- _Task directions_
All of the entries need to be written out again, exactly as they are.

- _Dataset records_
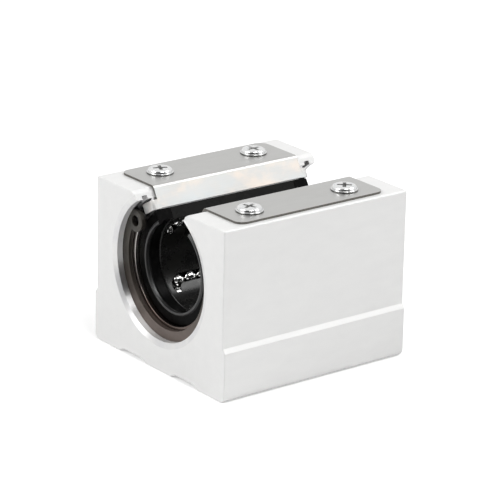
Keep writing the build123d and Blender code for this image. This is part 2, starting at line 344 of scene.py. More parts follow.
# the tool's marks run round the bore, so light spreads along it
turnedAluminium = {
    "shader": {"Metallic": 0.95, "Anisotropic": 0.95},
    "tangent": (1.0, 0.0, 0.0),
    "noises": {"rings": ((9000, 12, 12), 2), "cloud": ((300, 300, 300), 3)},
    "colour": ("cloud", (0.68, 0.68, 0.69), (0.77, 0.765, 0.75)),
    "roughness": ("rings", 0.36, 0.46),
    "bump": ("rings", 0.5, 0.02),
}

groundSteel = {
    "shader": {"Metallic": 1.0},
    "noises": {"rings": ((12000, 20, 20), 2), "stain": ((220, 220, 220), 4)},
    "colour": ("stain", (0.36, 0.36, 0.37), (0.46, 0.455, 0.44)),
    "roughness": ("rings", 0.2, 0.36),
    "bump": ("rings", 0.3, 0.005),
}

polishedBallSteel = {
    "shader": {"Metallic": 1.0},
    "noises": {"oil": ((900, 900, 900), 2)},
    "colour": ("oil", (0.80, 0.80, 0.80), (0.88, 0.875, 0.86)),
    "roughness": ("oil", 0.03, 0.08),
}

blackResin = {
    "shader": {"Specular IOR Level": 0.3},
    "noises": {"fine": ((6000, 6000, 6000), 2), "cloud": ((350, 350, 350), 3)},
    "colour": ("cloud", (0.007, 0.007, 0.007), (0.012, 0.012, 0.011)),
    "roughness": ("cloud", 0.22, 0.32),
    "bump": ("fine", 0.15, 0.01),
}

# a less reflective copy of the resin for the cage's slot faces under the flanges: painted shade
dullResin = {**blackResin, "shader": {"Specular IOR Level": 0.06}}

blackRubber = {
    "shader": {"Specular IOR Level": 0.025},
    "noises": {"fine": ((4000, 4000, 4000), 3), "dust": ((700, 700, 700), 5, 0.7)},
    "colour": ("dust", (0.003, 0.003, 0.003), (0.009, 0.009, 0.0085), 0.45, 0.8),
    "roughness": ("dust", 0.26, 0.42),
    "bump": ("fine", 0.2, 0.01),
}

# the lip gets a paler, more reflective copy of the rubber: painted highlight along the lip
polishedLip = {
    "shader": {},
    "noises": {"fine": ((2500, 2500, 2500), 3)},
    "colour": ("fine", (0.010, 0.010, 0.010), (0.018, 0.018, 0.018)),
    "roughness": ("fine", 0.3, 0.4),
}

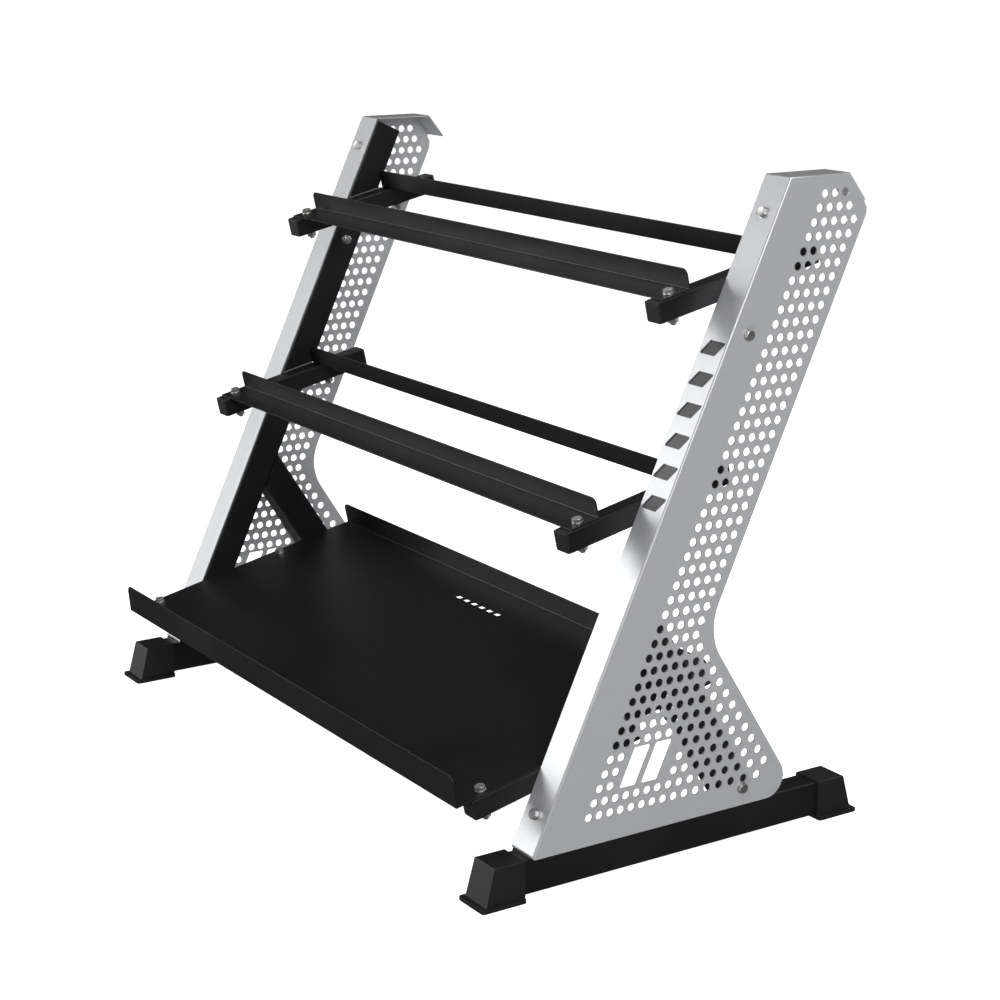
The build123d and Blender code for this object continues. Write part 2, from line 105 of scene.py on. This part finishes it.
def silver_powder_coat():
    """Polyester powder coat with aluminium flake: satin, bright where it faces the light, with
    a soft orange-peel skin and a fine sparkle."""
    material, tree = new_material("silver_polyester_powder_coat")
    where = add(tree, "ShaderNodeTexCoord").outputs["Object"]
    # flake is about 0.1 mm, drawn as 0.8 mm so that it shows
    flake = add(tree, "ShaderNodeTexNoise", {
        "Vector": where, "Scale": 1 / (0.8 * MM), "Detail": 1.0})
    drift = add(tree, "ShaderNodeTexNoise", {
        "Vector": where, "Scale": 1 / (140 * MM), "Detail": 3.0})
    spread = add(tree, "ShaderNodeMapRange", {
        "Value": flake.outputs["Fac"], "From Min": 0.30, "From Max": 0.72})
    base = add(tree, "ShaderNodeMix", {
        "Factor": spread.outputs["Result"], "A": paint("#B6B7B9"), "B": paint("#C2C3C5")},
        data_type="RGBA")
    toned = add(tree, "ShaderNodeMix", {
        "Factor": drift.outputs["Fac"], "A": base.outputs["Result"], "B": paint("#BCBDBF")},
        data_type="RGBA")
    gloss = add(tree, "ShaderNodeMapRange", {
        "Value": flake.outputs["Fac"], "From Min": 0.3, "From Max": 0.7, "To Min": 0.36,
        "To Max": 0.44})
    # orange peel waves about 2.5 mm apart
    peel = add(tree, "ShaderNodeTexNoise", {
        "Vector": where, "Scale": 1 / (2.5 * MM), "Detail": 2.0})
    skin = add(tree, "ShaderNodeBump", {
        "Strength": 0.25, "Distance": 0.02 * MM, "Height": peel.outputs["Fac"]})
    grain = add(tree, "ShaderNodeBump", {
        "Strength": 0.2, "Distance": 0.01 * MM, "Height": flake.outputs["Fac"],
        "Normal": skin.outputs["Normal"]})
    shader = add(tree, "ShaderNodeBsdfPrincipled", {
        "Base Color": toned.outputs["Result"], "Metallic": 0.5,
        "Roughness": gloss.outputs["Result"],
        "IOR": 1.5, "Normal": grain.outputs["Normal"], "Coat Weight": 0.12, "Coat Roughness": 0.2})
    add(tree, "ShaderNodeOutputMaterial", {"Surface": shader.outputs["BSDF"]})
    return material


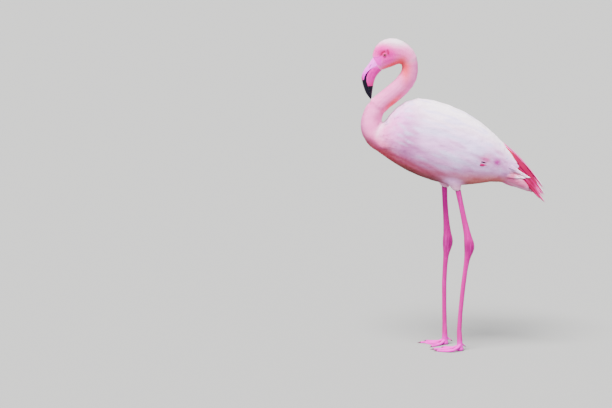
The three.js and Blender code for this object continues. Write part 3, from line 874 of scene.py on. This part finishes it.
def coat_tree():
    """Roots spread over the skin, one vane stood on each along the lie, and all laid down on the skin.

    Baked colours come from the skin: a vane's OFBake map is a patch round its own root's spot on it."""
    tree = bpy.data.node_groups.new("coat", "GeometryNodeTree")
    sockets = {"Skin": "Geometry", "Spacing": "Float", "Where": "String", "Vanes": "Collection",
               "Seed": "Int", "Scale": "Float", "Lift": "Float", "Finish": "Material"}
    for name, kind in sockets.items():
        tree.interface.new_socket(name, in_out="INPUT", socket_type="NodeSocket" + kind)
    tree.interface.new_socket("Coat", in_out="OUTPUT", socket_type="NodeSocketGeometry")
    nodes = Nodes(tree)
    given = nodes.add("NodeGroupInput").outputs

    def named(name, kind="FLOAT"):
        node = nodes.add("GeometryNodeInputNamedAttribute", {"Name": name}, data_type=kind)
        return node.outputs["Attribute"]

    def product(*values):
        total = values[0]
        for value in values[1:]:
            total = nodes.math("MULTIPLY", total, value)
        return total

    def random(low, high, seed):
        node = nodes.add("FunctionNodeRandomValue", {"Min": 0, "Max": 1}, data_type="FLOAT")
        values = {"Min_001": low, "Max_001": high}
        for socket in node.inputs:
            if socket.identifier in values:
                socket.default_value = values[socket.identifier]
        tree.links.new(nodes.math("ADD", given["Seed"], seed), node.inputs["Seed"])
        return next(s for s in node.outputs if s.identifier == "Value_001")

    def stored(geometry, name, value, kind="FLOAT", domain="POINT"):
        inputs = {"Geometry": geometry, "Name": name}
        node = nodes.add("GeometryNodeStoreNamedAttribute", inputs, data_type=kind, domain=domain)
        tree.links.new(value, node.inputs["Value"])
        return node.outputs[0]

    def on_skin(value, kind):
        node = nodes.add("GeometryNodeSampleNearestSurface", {"Mesh": given["Skin"]}, data_type=kind)
        tree.links.new(value, node.inputs["Value"])
        return node.outputs["Value"]

    def vectors(operation, first, second):
        return nodes.add("ShaderNodeVectorMath", {0: first, 1: second}, operation=operation).outputs[0]

    def scaled(vector, by):
        return nodes.add("ShaderNodeVectorMath", {0: vector, "Scale": by}, operation="SCALE").outputs[0]

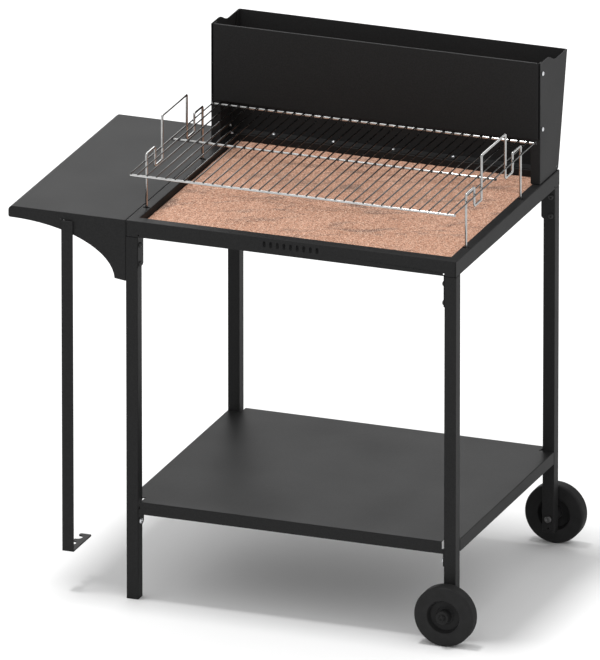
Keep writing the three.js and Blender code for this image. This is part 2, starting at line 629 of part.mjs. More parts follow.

- _Task response_
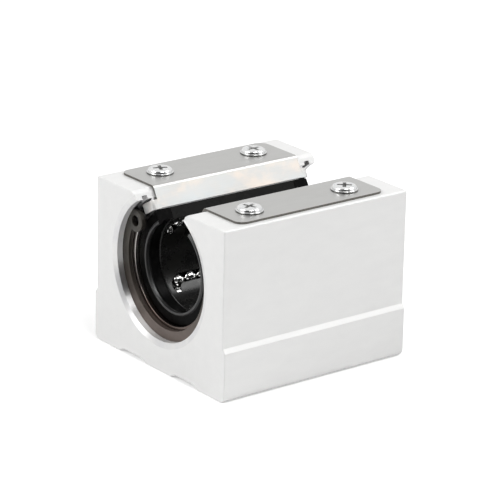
Keep writing the build123d and Blender code for this image. This is part 2, starting at line 344 of scene.py. More parts follow.
# the tool's marks run round the bore, so light spreads along it
turnedAluminium = {
    "shader": {"Metallic": 0.95, "Anisotropic": 0.95},
    "tangent": (1.0, 0.0, 0.0),
    "noises": {"rings": ((9000, 12, 12), 2), "cloud": ((300, 300, 300), 3)},
    "colour": ("cloud", (0.68, 0.68, 0.69), (0.77, 0.765, 0.75)),
    "roughness": ("rings", 0.36, 0.46),
    "bump": ("rings", 0.5, 0.02),
}

groundSteel = {
    "shader": {"Metallic": 1.0},
    "noises": {"rings": ((12000, 20, 20), 2), "stain": ((220, 220, 220), 4)},
    "colour": ("stain", (0.36, 0.36, 0.37), (0.46, 0.455, 0.44)),
    "roughness": ("rings", 0.2, 0.36),
    "bump": ("rings", 0.3, 0.005),
}

polishedBallSteel = {
    "shader": {"Metallic": 1.0},
    "noises": {"oil": ((900, 900, 900), 2)},
    "colour": ("oil", (0.80, 0.80, 0.80), (0.88, 0.875, 0.86)),
    "roughness": ("oil", 0.03, 0.08),
}

blackResin = {
    "shader": {"Specular IOR Level": 0.3},
    "noises": {"fine": ((6000, 6000, 6000), 2), "cloud": ((350, 350, 350), 3)},
    "colour": ("cloud", (0.007, 0.007, 0.007), (0.012, 0.012, 0.011)),
    "roughness": ("cloud", 0.22, 0.32),
    "bump": ("fine", 0.15, 0.01),
}

# a less reflective copy of the resin for the cage's slot faces under the flanges: painted shade
dullResin = {**blackResin, "shader": {"Specular IOR Level": 0.06}}

blackRubber = {
    "shader": {"Specular IOR Level": 0.025},
    "noises": {"fine": ((4000, 4000, 4000), 3), "dust": ((700, 700, 700), 5, 0.7)},
    "colour": ("dust", (0.003, 0.003, 0.003), (0.009, 0.009, 0.0085), 0.45, 0.8),
    "roughness": ("dust", 0.26, 0.42),
    "bump": ("fine", 0.2, 0.01),
}

# the lip gets a paler, more reflective copy of the rubber: painted highlight along the lip
polishedLip = {
    "shader": {},
    "noises": {"fine": ((2500, 2500, 2500), 3)},
    "colour": ("fine", (0.010, 0.010, 0.010), (0.018, 0.018, 0.018)),
    "roughness": ("fine", 0.3, 0.4),
}

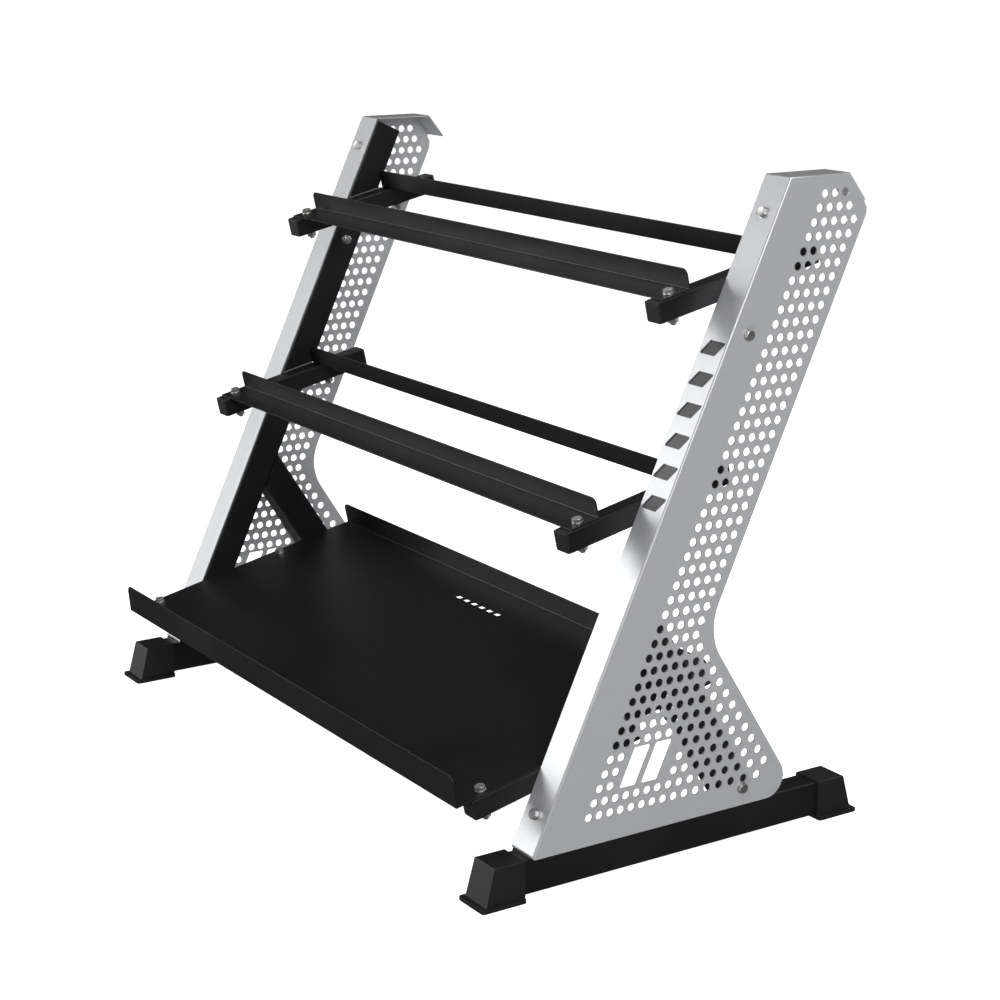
The build123d and Blender code for this object continues. Write part 2, from line 105 of scene.py on. This part finishes it.
def silver_powder_coat():
    """Polyester powder coat with aluminium flake: satin, bright where it faces the light, with
    a soft orange-peel skin and a fine sparkle."""
    material, tree = new_material("silver_polyester_powder_coat")
    where = add(tree, "ShaderNodeTexCoord").outputs["Object"]
    # flake is about 0.1 mm, drawn as 0.8 mm so that it shows
    flake = add(tree, "ShaderNodeTexNoise", {
        "Vector": where, "Scale": 1 / (0.8 * MM), "Detail": 1.0})
    drift = add(tree, "ShaderNodeTexNoise", {
        "Vector": where, "Scale": 1 / (140 * MM), "Detail": 3.0})
    spread = add(tree, "ShaderNodeMapRange", {
        "Value": flake.outputs["Fac"], "From Min": 0.30, "From Max": 0.72})
    base = add(tree, "ShaderNodeMix", {
        "Factor": spread.outputs["Result"], "A": paint("#B6B7B9"), "B": paint("#C2C3C5")},
        data_type="RGBA")
    toned = add(tree, "ShaderNodeMix", {
        "Factor": drift.outputs["Fac"], "A": base.outputs["Result"], "B": paint("#BCBDBF")},
        data_type="RGBA")
    gloss = add(tree, "ShaderNodeMapRange", {
        "Value": flake.outputs["Fac"], "From Min": 0.3, "From Max": 0.7, "To Min": 0.36,
        "To Max": 0.44})
    # orange peel waves about 2.5 mm apart
    peel = add(tree, "ShaderNodeTexNoise", {
        "Vector": where, "Scale": 1 / (2.5 * MM), "Detail": 2.0})
    skin = add(tree, "ShaderNodeBump", {
        "Strength": 0.25, "Distance": 0.02 * MM, "Height": peel.outputs["Fac"]})
    grain = add(tree, "ShaderNodeBump", {
        "Strength": 0.2, "Distance": 0.01 * MM, "Height": flake.outputs["Fac"],
        "Normal": skin.outputs["Normal"]})
    shader = add(tree, "ShaderNodeBsdfPrincipled", {
        "Base Color": toned.outputs["Result"], "Metallic": 0.5,
        "Roughness": gloss.outputs["Result"],
        "IOR": 1.5, "Normal": grain.outputs["Normal"], "Coat Weight": 0.12, "Coat Roughness": 0.2})
    add(tree, "ShaderNodeOutputMaterial", {"Surface": shader.outputs["BSDF"]})
    return material


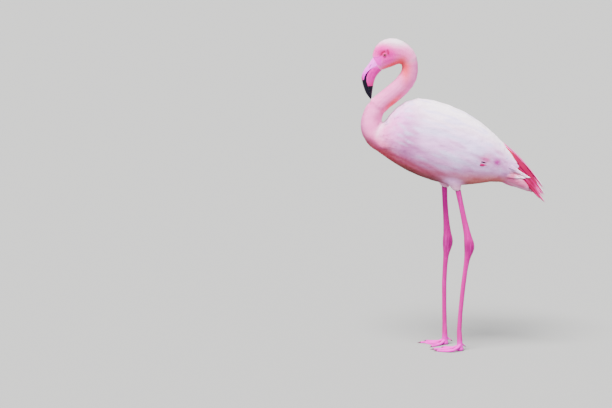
The three.js and Blender code for this object continues. Write part 3, from line 874 of scene.py on. This part finishes it.
def coat_tree():
    """Roots spread over the skin, one vane stood on each along the lie, and all laid down on the skin.

    Baked colours come from the skin: a vane's OFBake map is a patch round its own root's spot on it."""
    tree = bpy.data.node_groups.new("coat", "GeometryNodeTree")
    sockets = {"Skin": "Geometry", "Spacing": "Float", "Where": "String", "Vanes": "Collection",
               "Seed": "Int", "Scale": "Float", "Lift": "Float", "Finish": "Material"}
    for name, kind in sockets.items():
        tree.interface.new_socket(name, in_out="INPUT", socket_type="NodeSocket" + kind)
    tree.interface.new_socket("Coat", in_out="OUTPUT", socket_type="NodeSocketGeometry")
    nodes = Nodes(tree)
    given = nodes.add("NodeGroupInput").outputs

    def named(name, kind="FLOAT"):
        node = nodes.add("GeometryNodeInputNamedAttribute", {"Name": name}, data_type=kind)
        return node.outputs["Attribute"]

    def product(*values):
        total = values[0]
        for value in values[1:]:
            total = nodes.math("MULTIPLY", total, value)
        return total

    def random(low, high, seed):
        node = nodes.add("FunctionNodeRandomValue", {"Min": 0, "Max": 1}, data_type="FLOAT")
        values = {"Min_001": low, "Max_001": high}
        for socket in node.inputs:
            if socket.identifier in values:
                socket.default_value = values[socket.identifier]
        tree.links.new(nodes.math("ADD", given["Seed"], seed), node.inputs["Seed"])
        return next(s for s in node.outputs if s.identifier == "Value_001")

    def stored(geometry, name, value, kind="FLOAT", domain="POINT"):
        inputs = {"Geometry": geometry, "Name": name}
        node = nodes.add("GeometryNodeStoreNamedAttribute", inputs, data_type=kind, domain=domain)
        tree.links.new(value, node.inputs["Value"])
        return node.outputs[0]

    def on_skin(value, kind):
        node = nodes.add("GeometryNodeSampleNearestSurface", {"Mesh": given["Skin"]}, data_type=kind)
        tree.links.new(value, node.inputs["Value"])
        return node.outputs["Value"]

    def vectors(operation, first, second):
        return nodes.add("ShaderNodeVectorMath", {0: first, 1: second}, operation=operation).outputs[0]

    def scaled(vector, by):
        return nodes.add("ShaderNodeVectorMath", {0: vector, "Scale": by}, operation="SCALE").outputs[0]

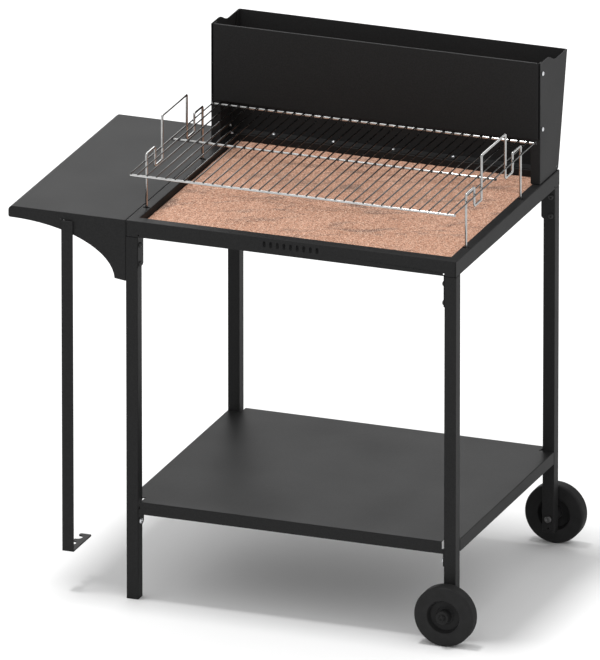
Keep writing the three.js and Blender code for this image. This is part 2, starting at line 629 of part.mjs. More parts follow.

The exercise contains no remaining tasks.